В это время с новым жаром начали хлопотать о водворении у нас европейского образования: надобно было открыть ему все отверстия, дабы оно могло в самую утробу России проникнуть. В Германии вызвались охотники заселять степи, коими Россия столь изобилует. Как было тому не обрадоваться? Целые массы света должны были влиться к нам с тысячами немецких мужиков, из коих, как известно, особенно баварцы и вестфальцы отличаются образованностью. Человеческий род приметно умножается, особенно между славянскими племенами; для сбыта излишества населения у нас неистощимые запасы пустошей, и эти запасы не за морями, как у других, а так сказать под руками; их бесчисленность нас долго пугала, тогда как другие государства, не имея таковых, нам завидовали. Итак, сих пришельцев приняли с распростертыми объятиями, и учреждена канцелярия опекунства иностранных, под председательством самого князя Орлова, тогдашнего фаворита. Императрица Екатерина была еще довольно молода и, несмотря на врожденное в ней искусство царствовать, по неопытности, не знала еще тогда истинных польз своего народа.

Роскошные берега Волги, в нынешней Саратовской губернии, тогдашней провинции, были выбраны для принятия дорогих гостей. Конечно, поселение иностранных колонистов менее вредно и безрассудно на краю государства, чем военные поселения внутри его; однако же и пользы от того мало: казна тратится, а прибыли не имеет; ибо по прошествии семидесяти лет сии колонии, кажется, и поныне пользуются льготою. Хлебопашество в той стороне ничего от того не выиграло; только жители Сарепты размножили сеяние табаку и горчицы, что и без них можно было сделать.

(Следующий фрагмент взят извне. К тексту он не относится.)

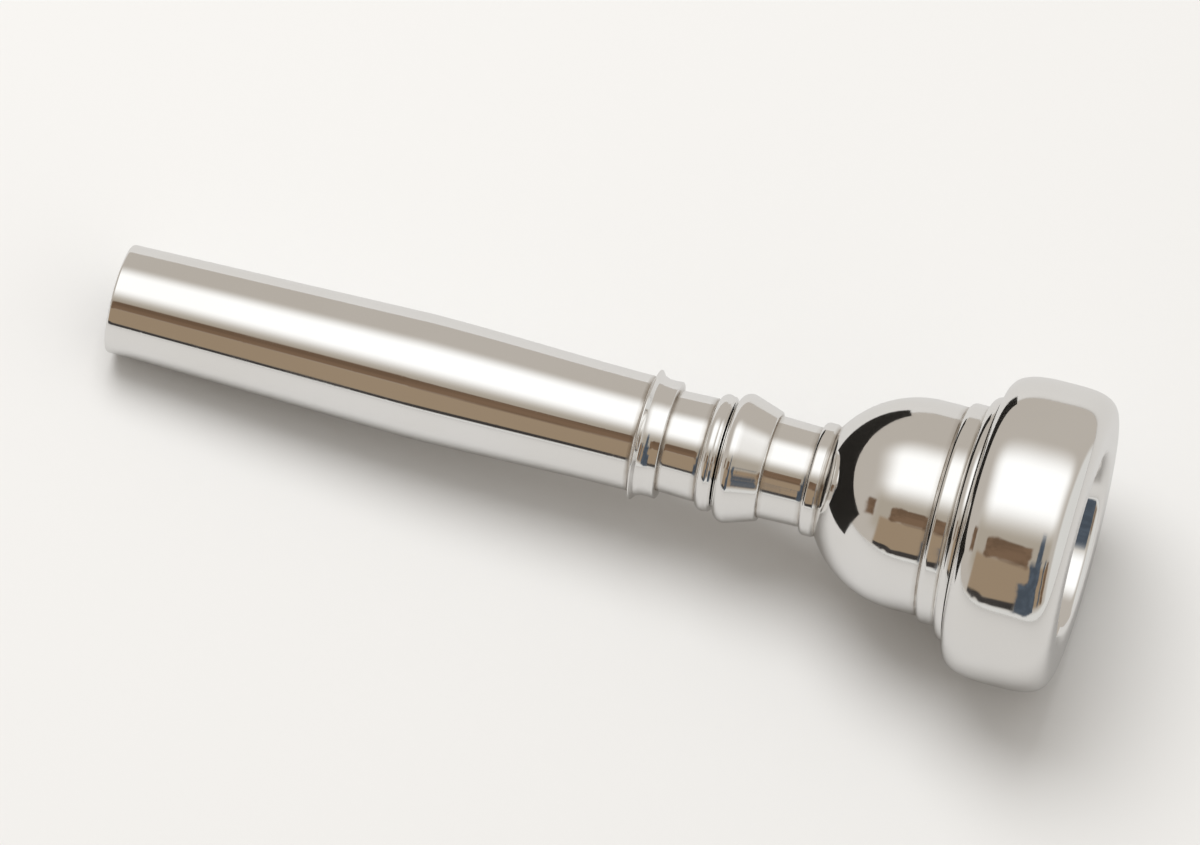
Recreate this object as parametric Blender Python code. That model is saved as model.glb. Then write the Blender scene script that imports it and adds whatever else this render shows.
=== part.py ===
"""Trumpet mouthpiece of the screw-together kind: rim, cup and backbore, with a rubber seal in each joint.

It lies along X: the rim faces +X and the shank's tip faces -X, with the origin on the axis, midway between them.
Every piece is turned, so it is drawn as a closed outline of stations (s, r) in millimetres. s is the distance
from the rim's crest towards the tip, and r is the radius. Both threads are right-handed.
"""

import math

import bmesh
import bpy

MM = 0.001
LENGTH = 87.0

# Facets round each piece. Multiples of four keep the bounding box centred on the axis.
RIM_FACETS = 40
CUP_FACETS = 36
BACKBORE_FACETS = 28
FACET_TURN = 15.0  # degrees an arc turns between two of its stations
SEAL_TURN = 45.0  # the same for a seal's section
MERGE = 0.001  # vertices nearer than this are one
SHARP_ANGLE = 28.0  # an edge that turns more than this is shaded sharp

# Edges that several places share
CHAMFER = 0.15
LEAD_IN = 0.2  # a thread's end
SCORE_WIDTH = 0.1  # the scored line where a bead meets a plain length
SCORE_DEPTH = 0.04

# Rim
RIM_RADIUS = 13.5
CREST_INNER = 9.1
CREST_OUTER = 10.3
BAND_CREST = 4.6  # the station where the rim is widest
FRONT_POWER = 3.4  # of the rounding from there to the crest: 2 would be an ellipse, and more is squarer
BACK_FACE = 9.6
BACK_FACE_RADIUS = 11.0
BACK_POWER = 3.0
BITE_RADIUS = 0.8  # rounding from the crest into the cup
WALL_SLOPE = 8.0  # degrees between the cup's upper wall and the axis
INNER_SEAM = 3.6
SEAM_GAP = 0.1

# Rim thread
PITCH = 1.0
TOOTH_TOP = 0.15
TOOTH_FOOT = 0.75
RUN_OUT = 0.5
RIM_THREAD = (4.0, 7.4)
RIM_MALE_ROOT = 9.1
RIM_MALE_CREST = 9.65
THREAD_CLEARANCE = 0.1

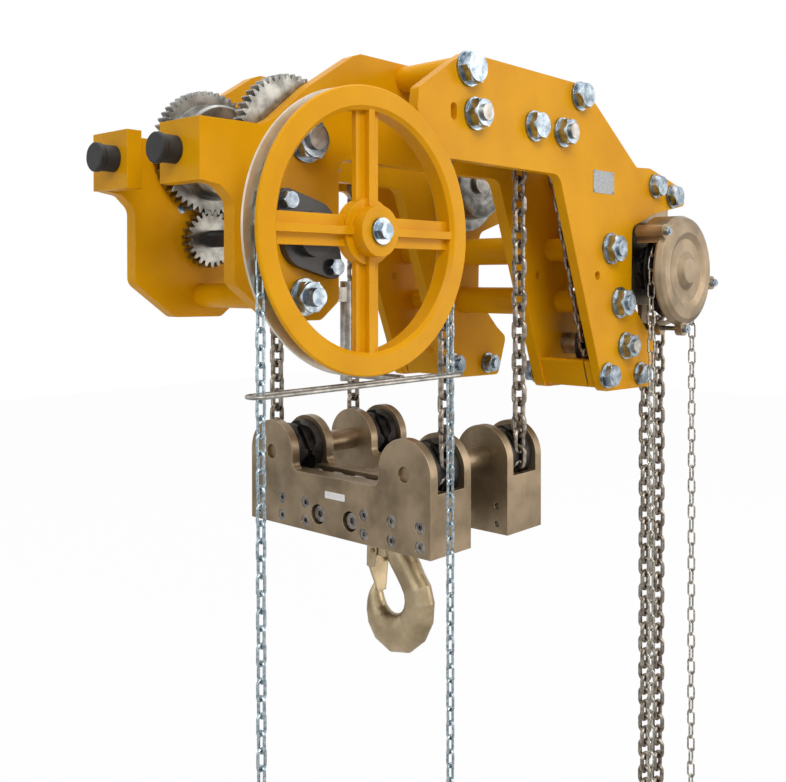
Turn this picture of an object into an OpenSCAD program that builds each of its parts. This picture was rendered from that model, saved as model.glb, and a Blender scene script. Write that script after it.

Генерал-фельдцейхмейстер и над фортификациями генерал-директор, князь Орлов, искал между подчиненными своими, военно-учеными (а их было так мало) людей, коим бы можно было поручить смотрение за межеванием земель и размещением на них колонистов, и выбрал двух друзей: инженер-майора Либгарда и отца моего. Сим выбором была навсегда решена участь последнего.

Саратов и Пенза, два провинциальные города, почти в одно время возникшие, построены в двухстах верстах один от другого, и как в старину, так и поныне находятся в тесном союзе и беспрестанном соперничестве или, лучше сказать, соревновании; но участь сих городов совершенно различна.

Первый из них стоит на берегу величественной Волги, царицы рек, движущегося моря, и владычествует над одною из пространнейших областей в государстве. В сей области находятся и многолюдные уезды, хлебопашцами, помещичьими крестьянами населенные, и плодородные, широкими реками орошаемые степи, никем или еще мало обитаемые, и степи безводные, и солончаки; в ней Елтонское озеро, снабжающее солью треть России; в ней иностранные колонии, в ней Ахтуба и развалины Сарая; в ней растут береза и виноград, произведения Севера и плоды Юга; в ней и хлебопашество, и торговля, и судоходство, и рыбные ловли, и соляной промысел.